Sunisa Lee and Jade Carey will represent the United States. Biles’s decision to step back created the spot for Carey, who would have qualified for the all-around final if not for a rule that allows only two gymnasts from any country to compete in the event.
Lee is the second-best all-around gymnast in the United States, behind Biles, and is a strong contender for a medal. During qualifying, she placed third among the 24 gymnasts but she did not do her most difficult uneven bars routine — the one she performed during the team final.
At the Olympic trials, she outscored Biles on one of the two days of competition, something no other gymnast had done since 2013.
Lee, 18, will also compete next week in the uneven bars and beam finals. She has a good chance of becoming the Olympic champion on the bars because her routine is the most difficult in the world. In the team final on Tuesday it scored a 15.4, tying for the highest mark in women’s gymnastics at these Games so far.
Carey did not win silver with the U.S. team on Tuesday because she secured her own spot in the Olympics, separate from the U.S.A. Gymnastics selection process, by ranking first on the vault in the multiyear World Cup series. She is capable of winning individual medals on vault and floor and has already qualified for both of those finals next week.
The yearlong postponement of the Olympics allowed Carey, 21, to improve her uneven bars and beam skills. As she steps up for the all-around, she will need to score her best on those two events to contend for a medal. But Carey will finish the day on the floor exercise, where she could debut a risky skill: a triple-twisting double layout. It would be the hardest tumbling pass ever performed by a woman.
The Americans MyKayla Skinner and Grace McCallum will not participate in the final because of the two-per-country rule. Skinner was fourth best among the Americans and 11th best among all gymnasts in the qualifying round, but a lower-ranked athlete from another nation will compete instead. McCallum was fifth best among the Americans and 13th best among all gymnasts, while Jordan Chiles finished a distant 40th overall.
Gabby Douglas, the 2012 Olympic champion, was similarly left out of the all-around in 2016, despite qualifying in third place behind Biles and Aly Raisman.
Simone Biles will not repeat as the Olympic all-around champion on Thursday after pulling herself from the event. The shake-up, which came after she withdrew from the team competition on Tuesday, opens the door for her teammate Sunisa Lee, or Rebeca Andrade of Brazil, or the Russians, or the Chinese, to win the individual title. Biles could still participate in the four apparatus finals next week.

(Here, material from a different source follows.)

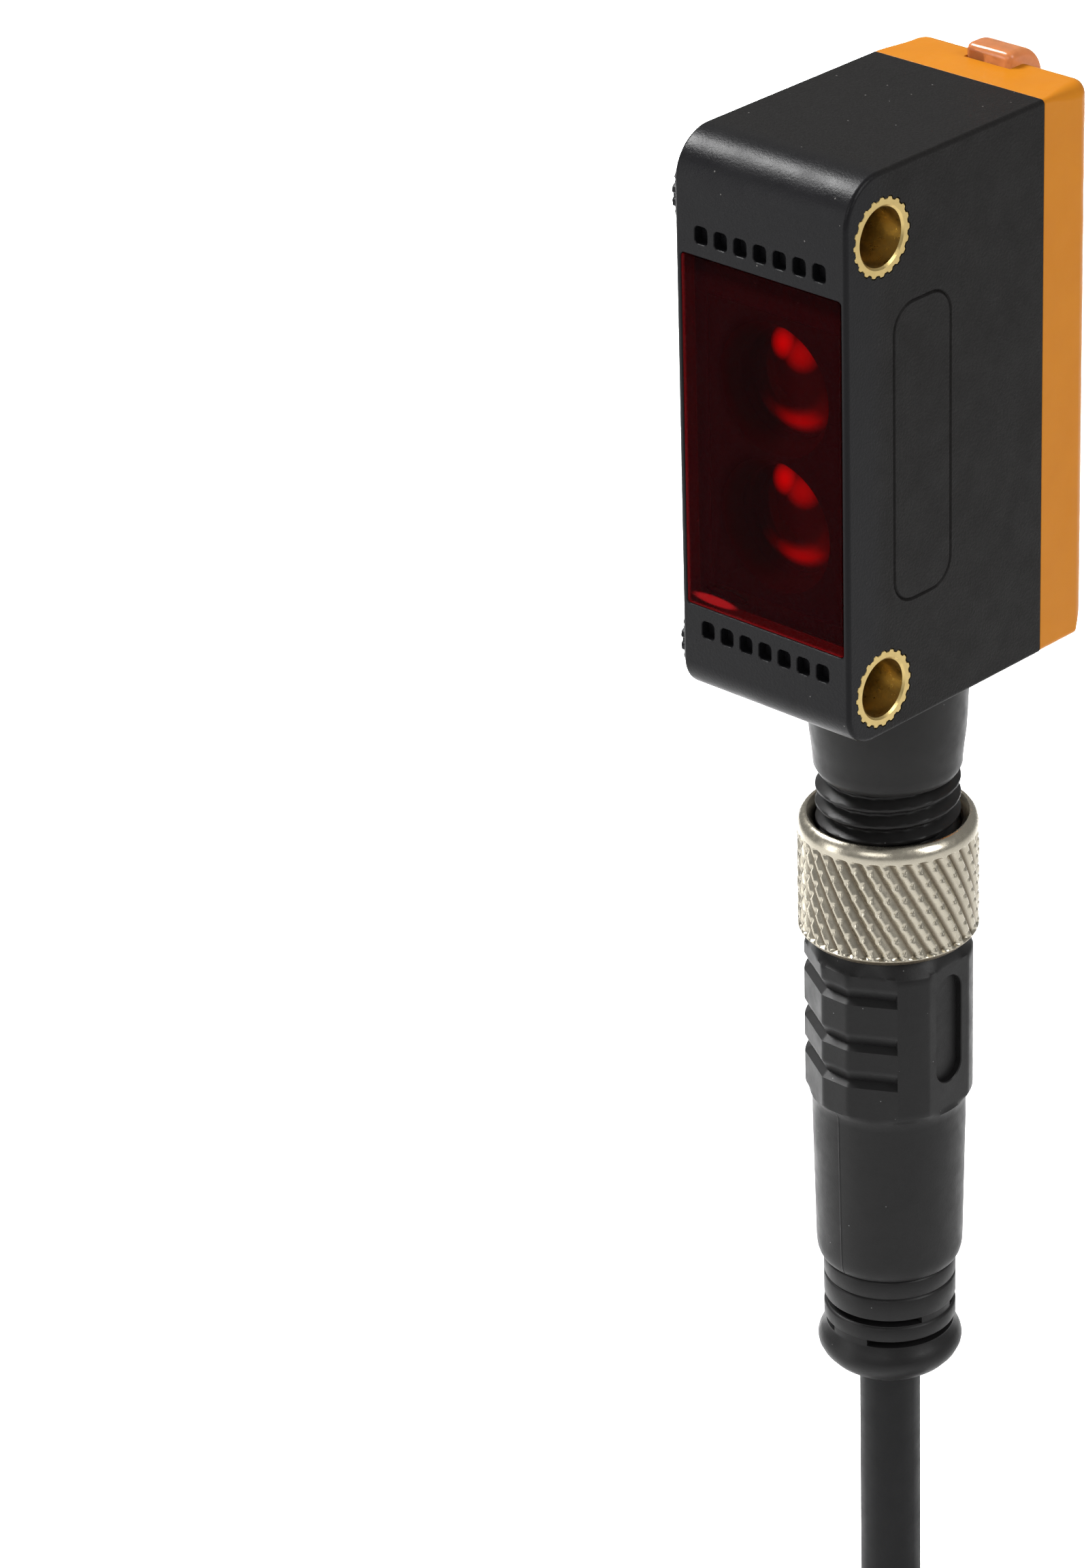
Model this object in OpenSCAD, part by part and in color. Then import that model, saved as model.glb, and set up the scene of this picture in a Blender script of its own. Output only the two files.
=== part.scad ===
// Miniature photoelectric sensor with M3 bushings and an M8 plug-in cordset.
// +X is the plain side, -X the raised side, -Y the optical face, +Y the rear, +Z up.
// The origin is midway between the two mounting bushings, on the middle plane.

/* [Housing] */
// Width of the housing, along X
body_w = 11.7; // [11.5:0.1:12]
// Height of the top face above the origin
body_top = 16.3; // [16.2:0.1:16.8]
// Depth of the bottom face below the origin
body_bottom = 15.4; // [15.4:0.1:15.8]
// Distance of the optical face in front of the bushings
face_y = 2.8; // [2.8:0.1:3]
// Distance of the housing's rear rim behind the bushings
rim_y = 12.9; // [12.9:0.1:13.4]
// Distance of the rear cover's back behind the bushings
back_y = 17; // [16.9:0.1:17.4]
// Wall thickness of the two shells
wall = 1.1; // [1:0.05:1.2]
// Radius of the top edge of the optical face
brow_r = 2.6; // [2:0.1:2.8]
// Radius of the bottom edge of the optical face
chin_r = 1.9; // [1.4:0.1:2.2]
// Radius of the rear cover's upright edges
cover_r = 1.2; // [1:0.1:1.5]
// Radius of the rear cover's top edge
cover_top_r = 0.8; // [0.5:0.1:1]

/* [Mounting bushings] */
// Distance between the two bushings
bushing_pitch = 25.4; // [25:0.1:25.4]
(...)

The United States has won each Olympic all-around title since 2004, when Carly Patterson became the first American winner of the competition since Mary Lou Retton in 1984. Brazil has never won an Olympic medal in women’s gymnastics.

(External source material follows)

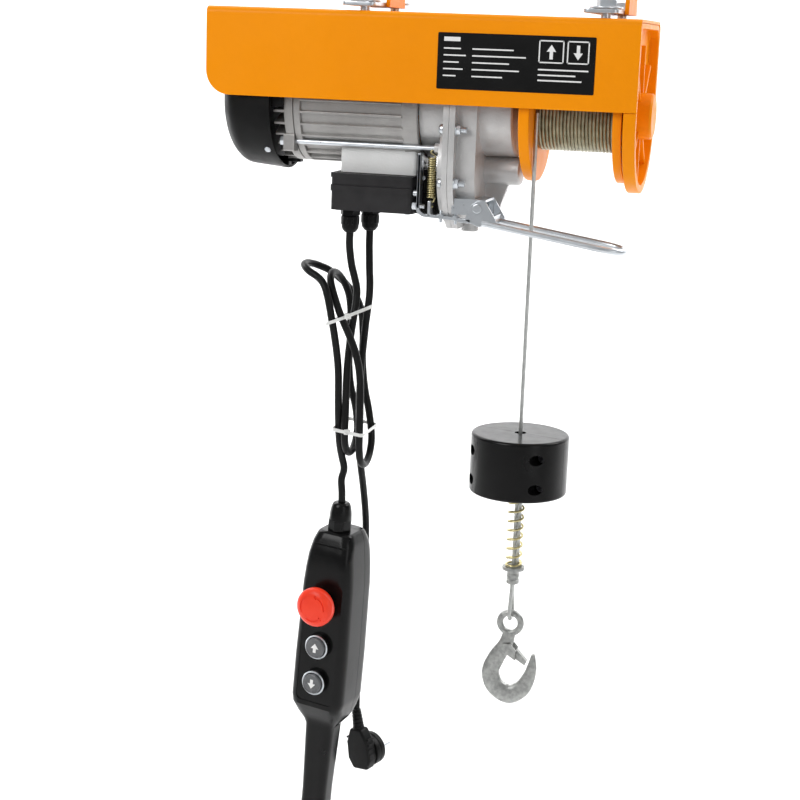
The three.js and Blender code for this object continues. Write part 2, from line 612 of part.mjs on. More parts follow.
function leverBracket() {
  const { x, z, near, far, pin } = PIVOT;
  const inner = 1.2 + GAP;
  return union(
    box(38, 72, near + inner, near + inner + 2.4, -192, -176.5),
    box(60.3, 72, near + inner, far - inner, -178.9, -176.5),
    box(60.3, 72, far - inner - 2.4, far - inner, -192, -176.5),
    box(42, 56, near + inner, -40, -186, -177),
  ).subtract(alongX(twoCircles(GEARBOX.bodyTop + GAP, GEARBOX.bodyLow + GAP), 30, 58))
    .subtract(flangePlate(30, GEARBOX.flangeRight + GAP, GAP))
    .subtract(rodY(pin + GAP, near, far, x, z));
}

function pivotPin() {
  const { x, z, near, far, pin } = PIVOT;
  const out = 1.2 + GAP;
  return union(
    rodY(pin, near - out - 1, far + out + 1, x, z),
    rodY(4.6, near - out - 1.8, near - out, x, z),
    rodY(4.6, far + out, far + out + 1.8, x, z),
  );
}

add('limit_lever', limitLever(), zinc);
add('lever_bracket', leverBracket(), zinc);
add('lever_pivot_pin', pivotPin(), zinc);
add('lever_spring', tube(new Helix(14, -47, -179, -139, 3.6, 11), 0.8, 55, 4), yellowZinc);

// ---------------------------------------------------------------- terminal box
function terminalBase() {
  const { left, right, front, back, top, joint, wall } = BOX;
  return box(left, right, front, back, joint + GAP, top)
    .subtract(box(left + wall, right - wall, front + wall, back - wall, joint - 1, top - wall));
}

function terminalCover() {
  const { left, right, front, back, joint, bottom, wall } = BOX;
  let cover = box(left, right, front, back, bottom, joint)
    .subtract(box(left + wall, right - wall, front + wall, back - wall, bottom + wall, joint + 1));
  for (const { x, y } of GLANDS) {
    cover = cover.subtract(rodZ(6 + GAP, bottom - 1, joint, x, y, 14));
  }
  return cover.subtract(rodX(PLUNGER.radius + GAP, right - 8, right + 2, PLUNGER.y, PLUNGER.z, 24));
}

function gland(x, y) {
  const { bottom } = BOX;
  const end = bottom - GLAND_LENGTH;
  const cap = [[end, 0], [end, 6], [end + 4, 8.6], [bottom - 8, 9.4], [bottom - 8, 0]];
  return union(
    rodZ(6, bottom - 1, bottom + 8, x, y, 14),
    rodZ(10.5, bottom - 9, bottom - GAP, x, y, 6),
    turnedZ(cap, x, y, 12),
  ).subtract(rodZ(CABLE_RADIUS + GAP, end - 1, bottom + 9, x, y, 10));
}

add('terminal_box_base', terminalBase(), blackPlastic);
add('terminal_box_cover', terminalCover(), blackPlastic);
add('start_capacitor', rodX(12, -55, -12, 12, -178, 28), greyPlastic);
for (const { name, x, y } of GLANDS) add(`gland_${name}`, gland(x, y), blackPlastic);
add('limit_switch', box(BOX.right + GAP, 20.5, -38, 6, BOX.bottom, -152), blackPlastic);
add('limit_plunger', rodX(PLUNGER.radius, -14, 0.6, PLUNGER.y, PLUNGER.z, 20), zinc);

// ---------------------------------------------------------------- pendant switch
const pendant = new THREE.Group();
pendant.position.set(PENDANT.x, PENDANT.y, PENDANT.z);
pendant.rotation.set(0, THREE.MathUtils.degToRad(PENDANT.lean), THREE.MathUtils.degToRad(PENDANT.turn));
hoist.add(pendant);

const STEM = 9;
const { face } = BUTTONS;

function pendantForm(inset) {
  const end = -PENDANT.total + inset;
  const halfWidth = [[20, -inset], [24, -12], [29, -50], [31, -140], [31, -188], [26, -212], [17, -224],
    [14.5, -300], [14.5, end]].map(([w, z]) => [w - inset, z]);
  const front = [...halfWidth, ...halfWidth.map(([w, z]) => [-w, z]).reverse()];
  const side = [[-16, -inset], [-24.5, -26], [-24.5, -196], [-11, -217], [-9, -300], [-9, end], [18, end],
    [18, -300], [21, -222], [36.5, -200], [36.5, -20], [28, -inset]]
    .map(([y, z]) => [y - Math.sign(y) * inset, z]);
  return alongY(front, -60, 60).intersect(alongX(side.reverse(), -60, 60));
}

function pendantShell(front) {
  const parting = 14;
  const [y0, y1] = front ? [-80, parting] : [parting + GAP, 80];
  const part = box(-80, 80, y0, y1, -400, 10);
  let shell = pendantForm(0).subtract(pendantForm(2.6)).intersect(part);
  shell = shell.subtract(rodZ(7 + GAP, -10, 10, 0, 0, 24));
  if (front) {
    const { estop, up, down, cap, collar } = BUTTONS;
    const seats = [[up, collar, cap, 5.5], [down, collar, cap, 5.5], [estop, 14, STEM, 3.5]];
    for (const [z, outer, inner, rise] of seats) {
      shell = shell
        .add(rodY(outer, face - rise, face + 3, 0, z, 32))
        .subtract(rodY(inner + GAP, face - 9, face + 9, 0, z, 32));
    }
  }
  return shell;
}

add('pendant_front_shell', pendantShell(true), blackPlastic, pendant);
add('pendant_rear_shell', pendantShell(false), blackPlastic, pendant);
add('pendant_gland', union(rodZ(7, -9, 6, 0, 0, 24), rodZ(13, GAP, 12, 0, 0, 8),
  turnedZ([[11, 0], [11, 12], [26, 10.5], [31, 8], [31, 0]], 0, 0, 24))
  .subtract(rodZ(CABLE_RADIUS + GAP, -12, 33, 0, 0, 20)), blackPlastic, pendant);
add('estop_stem', rodY(STEM, face - 9, face + 10, 0, BUTTONS.estop, 28), greyPlastic, pendant);
const mushroom = [[0, 0], [18, 0], [21, 3], [21, 9], [17.5, 13], [0, 14.5]]
  .map(([r, y]) => new THREE.Vector2(r, y));
const head = new THREE.LatheGeometry(mushroom, 40).rotateX(Math.PI);
head.translate(0, face - STEM - GAP, BUTTONS.estop);
add('estop_head', solidOf(head), redPlastic, pendant);
for (const name of ['up', 'down']) {
  add(`${name}_button`, rodY(BUTTONS.cap, face - 9.5, face + 9, 0, BUTTONS[name], 32), greyPlastic, pendant);
}

// ---------------------------------------------------------------- cables and plug
const glandEnd = BOX.bottom - GLAND_LENGTH;
const pendantTop = new THREE.Vector3(0, 0, 31.2).applyEuler(pendant.rotation).add(pendant.position);

function cableHank() {
  const { x0, x1, y, depth, top, bottom } = HANK;
  const shape = new THREE.Shape();
  shape.absarc(y, top - depth, depth, 0, Math.PI, false);
  shape.absarc(y, bottom + depth, depth, Math.PI, 2 * Math.PI, false);
  const lobe = new THREE.Shape();
  lobe.absarc(-114.5, -271, 13, 0.25 * Math.PI, 1.25 * Math.PI, false);
  lobe.lineTo(-78, -318);
  lobe.lineTo(-62, -300);
  return alongX(shape, x0, x1).add(alongY(lobe, y - depth, y + depth));
}

const cables = {
  control_cable_upper: [[-77, -20, glandEnd - GAP], [-77, -20, -235], [-75, -17, -255], [-70, -12, -282.4]],
  power_cable_upper: [[-64, 8, glandEnd - GAP], [-64, 8, -236], [-62, 5, -262], [-59, -2, -283]],
  control_cable_lower: [[-77, -16, -472], [-79, -18, -486], [pendantTop.x, pendantTop.y, pendantTop.z + 8],
    [pendantTop.x, pendantTop.y, pendantTop.z]],
  power_cable_lower: [[-64, 2, -472], [-65, 20, -505], [-66, 36, -545], [-68, 44, -600], [-72, 44, -660],
    [-72, 42, -720], [-70.5, 38, -765.4]],
};
add('cable_hank', cableHank(), blackRubber);
for (const [name, points] of Object.entries(cables)) {
  add(name, tube(smooth(points), CABLE_RADIUS, name === 'power_cable_lower' ? 20 : 5), blackRubber);
}

// An angled plug: the cable comes in from above, behind the round face that holds the pins.
function plug() {
  const grip = [[-8, -22], [8, -22], [15, -38], [16, -58], [10, -70], [-10, -70], [-16, -58], [-15, -38]];
  const pins = [-9.5, 9.5].map((x) => rodY(2.4, 15, 35, x, -52, 16));
  return union(
    turnedZ([[-26, 0], [-26, 6.8], [0, 5], [0, 0]], 0, -4, 20),
    alongY(grip, -11, 3),
    rodY(19, 2, 16, 0, -52, 40),
    ...pins,
  ).translate([0, 4, 0]).rotate([0, 0, -23]).rotate([0, -9, 0]).translate([-70.5, 38, -766]);
}

add('plug', plug(), blackRubber);

export default hoist;
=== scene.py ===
import json
from math import atan2, cos, pi, radians, sin, sqrt, tau

import bmesh
import bpy
from mathutils import Matrix, Vector

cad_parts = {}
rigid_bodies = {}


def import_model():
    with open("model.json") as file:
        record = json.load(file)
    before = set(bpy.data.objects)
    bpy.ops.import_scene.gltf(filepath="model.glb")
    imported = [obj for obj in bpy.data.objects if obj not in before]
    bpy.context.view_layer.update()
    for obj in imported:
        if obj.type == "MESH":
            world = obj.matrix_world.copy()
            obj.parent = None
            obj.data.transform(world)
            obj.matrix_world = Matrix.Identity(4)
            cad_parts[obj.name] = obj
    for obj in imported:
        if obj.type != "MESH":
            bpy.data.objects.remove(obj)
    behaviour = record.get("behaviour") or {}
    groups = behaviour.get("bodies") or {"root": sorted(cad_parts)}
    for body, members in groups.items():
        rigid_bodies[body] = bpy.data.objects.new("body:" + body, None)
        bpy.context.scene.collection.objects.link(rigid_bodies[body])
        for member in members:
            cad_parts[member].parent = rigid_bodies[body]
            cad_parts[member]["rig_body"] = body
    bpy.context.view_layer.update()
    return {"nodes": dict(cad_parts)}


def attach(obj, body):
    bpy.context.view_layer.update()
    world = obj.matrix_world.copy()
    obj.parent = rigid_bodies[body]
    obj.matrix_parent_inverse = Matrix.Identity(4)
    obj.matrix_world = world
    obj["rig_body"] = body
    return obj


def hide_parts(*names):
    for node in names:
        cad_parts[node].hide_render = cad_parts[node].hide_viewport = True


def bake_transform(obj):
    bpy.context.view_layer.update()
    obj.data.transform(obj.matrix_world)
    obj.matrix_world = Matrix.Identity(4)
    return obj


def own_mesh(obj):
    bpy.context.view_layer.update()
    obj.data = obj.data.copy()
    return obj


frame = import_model()
nodes = frame["nodes"]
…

The women’s gymnastics all-around final begins Thursday at 7:50 p.m. local time in Tokyo, and is expected to last about two hours, with the winner determined following turns on the vault, uneven bars, balance beam and floor exercise.
WATCH LIVE: In the United States, the competition begins at 6:50 a.m. Eastern time. It can be streamed live via the NBC Olympics site, Peacock or the NBC Sports app.

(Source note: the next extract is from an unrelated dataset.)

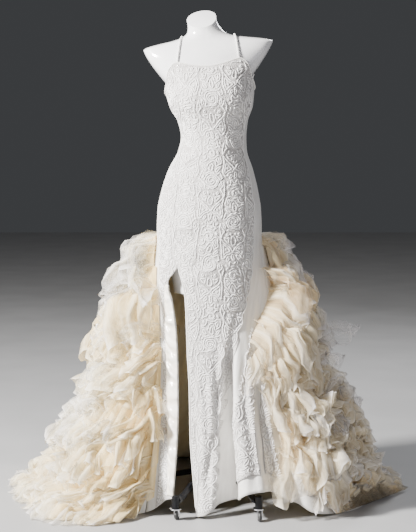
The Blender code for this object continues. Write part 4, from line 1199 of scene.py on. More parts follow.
gores, gore_cuts = [], []
for number in (1, 2, 3):
    first, last, top_row, low_row, further = gore_bounds(number)
    window = ((9 + first) / 17.0, (9 + last) / 17.0, 1.0 - low_row / ROWS, 1.0 - top_row / ROWS)
    place = panel(FRONT_LINES, FRONT_COLUMNS, LACE_LIFT + further, window)
    net = grid_mesh(
        f"lace_gore_{number}_net", round((last - first) * 12), (low_row - top_row) * 8,
        with_flat_uv(tapered(place)))
    gore = walled(net, ground, LACE, "lace", f"lace_gore_{number}")
    cords = lace_cords(
        f"lace_gore_{number}_cords", in_gore(number), (0.02, 0.62), (0.0, 0.62),
        ON_LACE + further)
    wear(cords, "lace")
    gores.append((gore, cords))
    smooth = panel(FRONT_LINES, FRONT_COLUMNS, window=window, creased=False)
    gore_cuts.append(cut_of(tapered(smooth)))
print(len(gores), "gores")

# %% [markdown]
# ## The tulle
# Behind the slit and down the train, metres of tulle are gathered on the satin in seven tiers.
# Gathered net never hangs as a flat flounce. Close to the seam it stands in tight pleats, and
# further down it opens into loops that fall over each other, each with its own length and
# lean. So a tier is made of two things: a waved ground strip, and ruffles over it. Both are
# flat grids that a function moves to their place. The random draws are seeded, so it
# is the same dress on every run.
#
# The strip under the ruffles gives the skirt its body. Its lower edge swings in and out in uneven
# loops. The wave grows from the seam down, and it never leaves the room between the satin and
# the outside of the tulle.

# %% Ground strip
LOOP = 0.058
STRIP_FULLNESS, STRIP_NET_DOWN, NET_A_LOOP = 2.0, 0.22, 0.11
ROOM = 0.030
HEM_TURN = (0.40, -0.455, 1.15)


def held_in(points):
    """Points kept in the dress's own room, and behind the turn of the hem on the right."""
    kept = points.copy()
    for axis in (0, 1):
        over = np.maximum(kept[..., axis] - cad_box[1][axis], 0.0)
        under = np.maximum(cad_box[0][axis] - kept[..., axis], 0.0)
        kept[..., axis] += ROOM * (np.tanh(over / ROOM) - np.tanh(under / ROOM)) - over + under
    start, line, slope = HEM_TURN
    back = line + slope * (kept[..., 0] - start) - kept[..., 1]
    low = 1.0 - ramp(kept[..., 2], 0.06, 0.20)
    kept[..., 1] += np.maximum(back, 0.0) * low * ramp(kept[..., 0], start - 0.06, start + 0.04)
    return kept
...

TAPE DELAY: Many fans will prefer to stream a replay or watch the tape-delayed broadcast, which will air on NBC at 8 p.m. Eastern time. To avoid spoilers, turn off mobile news notifications and try to stay off social media.
The all-around will test 24 individual athletes on vault, uneven bars, balance beam and floor exercise. Their scores on each apparatus will be totaled to determine the most complete gymnast.
Each routine will receive a “D score” for difficulty (such as a 5.4 for the common double-twisting Yurchenko vault) and an “E score” for execution (starting at 10 and decreasing for errors). The two scores are combined, so that the double-twisting Yurchenko could merit a maximum possible score of 15.4.